Commentary | Budget, Taxes, and Public Investment

Lessons—For Urban Schools Chiefs, Goals Hopelessly at Odds

These pieces originally appeared as a weekly column entitled “Lessons” in The New York Times between 1999 and 2003.

[ THIS ARTICLE FIRST APPEARED IN THE NEW YORK TIMES ON DECEMBER 29, 1999 ]

For Urban Schools Chiefs, Goals Hopelessly at Odds

By  Richard Rothstein

The sudden firing of Rudy Crew as New York City schools chancellor last week may have been a shock, but no one should have been surprised. It reflected conflicts common to large urban districts.

The big three — New York, Los Angeles and Chicago — have centralized authority in leaders who are expected to pursue two contradictory objectives. They must hold every subordinate educator accountable for a single, centrally defined goal: higher test scores. At the same time, they must inspire bottom-up initiative, professionalism and creativity in principals and teachers. They can’t do both. Conscientious chancellors who understand this inevitably end up showing insufficient enthusiasm; those who don’t wind up making fools of themselves.

Those politicians and advocates who demand uniform standards are the same ones who urge more local control, varied charter schools and professional autonomy. They say these can be reconciled by holding educators accountable for results, while allowing discretion in how to achieve them. But the more one-dimensionally they define results, the less varied the paths to them can be. They like to say they are working on a business model, but this is not how private industry does things. No successful corporation evaluates managers or judges products only by short-term sales.

Dr. Crew’s dismissal followed nearly identical events in Los Angeles, where, on a 4-to-3 vote in October, Mayor Richard J. Riordan’s loyalists on the school board forced out Superintendent Ruben Zacarias. Dr. Zacarias had pledged to abolish social promotion, to focus on tests and to punish low-scoring schools, but the board’s majority was impatient with the pace of reform. He was Los Angeles’s fourth failed superintendent of the decade. His temporary replacement, Ramon Cortines, was Dr. Crew’s predecessor in New York.
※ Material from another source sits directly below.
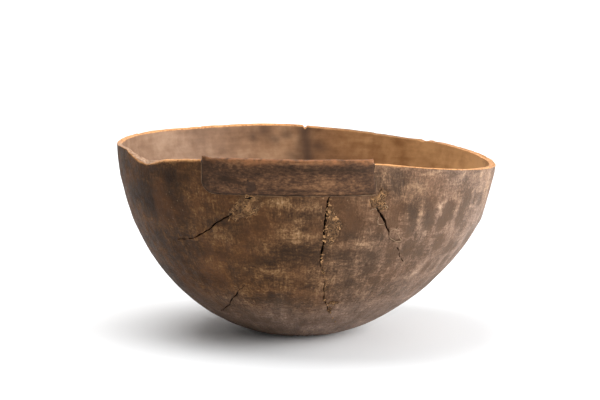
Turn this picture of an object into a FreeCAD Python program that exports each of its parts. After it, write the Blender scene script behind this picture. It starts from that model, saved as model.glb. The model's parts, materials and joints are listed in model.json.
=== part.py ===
import FreeCAD, Part
import math
import os

# A bowl carved by hand from one block of wood, with an old repair at the front of the rim.
# +Z is up, +X runs along the longest width and -Y is the repaired front. Millimetres.

# ---- the carved form ----
# Control points (radius, height) of the cubic curves that the carver's outlines follow.
OUTER_CURVE = [(30.0, 0.0), (73.5, 5.6), (160.0, 61.5), (159.5, 165.0)]
INNER_CURVE = [(0.0, 17.0), (90.0, 17.0), (145.5, 74.0), (154.3, 165.0)]
INNER_FLAT = 0.06            # where on the inner curve the flat floor ends, from 0 to 1
OVALITY = 0.956              # front-to-back width over side-to-side width: wood shrinks across its grain
FOOT_OFFSET = 6.6            # how far the foot sits to the left of the rim's middle
STRAIGHT_ABOVE = 107.0       # the bowl's middle line is upright above this height
SECTIONS = 16                # ellipses that the carved surfaces are stretched over

# ---- the rim ----
RIM_MID_HEIGHT = 150.5       # rim height at the two sides, halfway along the tilt
RIM_WARP = 10.3              # how much higher the rim is at the front and the back
RIM_TILT = 0.0578            # fall of the rim from left to right, per mm
RIM_DEPTH = 152.5            # half of the rim's front-to-back width
RIM_RADIUS = 159.0
RIM_GRID_REACH = 176.0       # the rim's surface is smoothed over a grid of heights this far each way
RIM_GRID_STEP = 11.0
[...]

In a desperate plea to save his job, Dr. Zacarias promised to raise scores by five percentile points a year, for five years. Most Los Angeles students are poor, and many barely speak English, but Dr. Zacarias improbably proposed to make them more literate than the vast majority of American children.

He also vowed to divide the school system into 12 semiautonomous districts. But autonomy would have inevitably conflicted with single-minded pursuit of his “5 percent plan.” This pandering to the board’s two conflicting obsessions — test scores and decentralization –embarrassed even his own supporters.

In Chicago, Paul Vallas has led the schools for four years under Mayor Richard M. Daley’s control. But with scores still far below New York’s, tranquillity may soon end. Some experts recently charged that the city’s vaunted abolition of social promotion had not lifted achievement. And a National Academy of Sciences panel concluded that Chicago scores had been so tainted by “teaching to the test” that nobody could say whether real progress had occurred.

Giant urban districts were created 100 years ago to limit ethnic ward leaders’ power to dispense school jobs as patronage. When personnel and purchasing policies became rule-bound, both malfeasance and responsiveness were replaced by honest mediocrity. But principals and teachers still had freedom to design instruction. Some did it well; others failed miserably.

Now we have added curriculum and testing to the functions where local discretion can’t be trusted. Chicago now distributes scripts to replace teachers’ lesson plans. The scripts are of good quality and, so far, voluntary. But while they can prevent bad teaching, they can also prevent more creative teaching.

Dr. Crew’s apparent indecisiveness about whether he wanted to remain chancellor may have reflected regrets about his past obsequiousness to the priorities of Mayor Rudolph W. Giuliani. Staking all on one test, the chancellor then found that held-back students and fired principals were innocent victims of a test publisher’s arithmetic errors. But it was Dr. Crew’s willingness to define accountability by this one-size-fits-all measure that left the victims unprotected.

In a farewell statement, Dr. Crew properly boasted of having created an “accountable, performance-based system focused on student achievement.” It’s too bad he didn’t also include a protest: While high scores are important, schools should also evoke students’ varied creative, moral, intellectual and vocational ambitions. Only some can be measured by multiple-choice questions.

No chancellor can define the perfect balance between these outcomes, but the pendulum has swung too far. The board has determinedly focused on basic skills, and schools would now benefit from a period of politicians’ benign neglect.

Candidates for urban school leadership may make such pleas. But in today’s frenzied climate, those who do so are unlikely to be hired.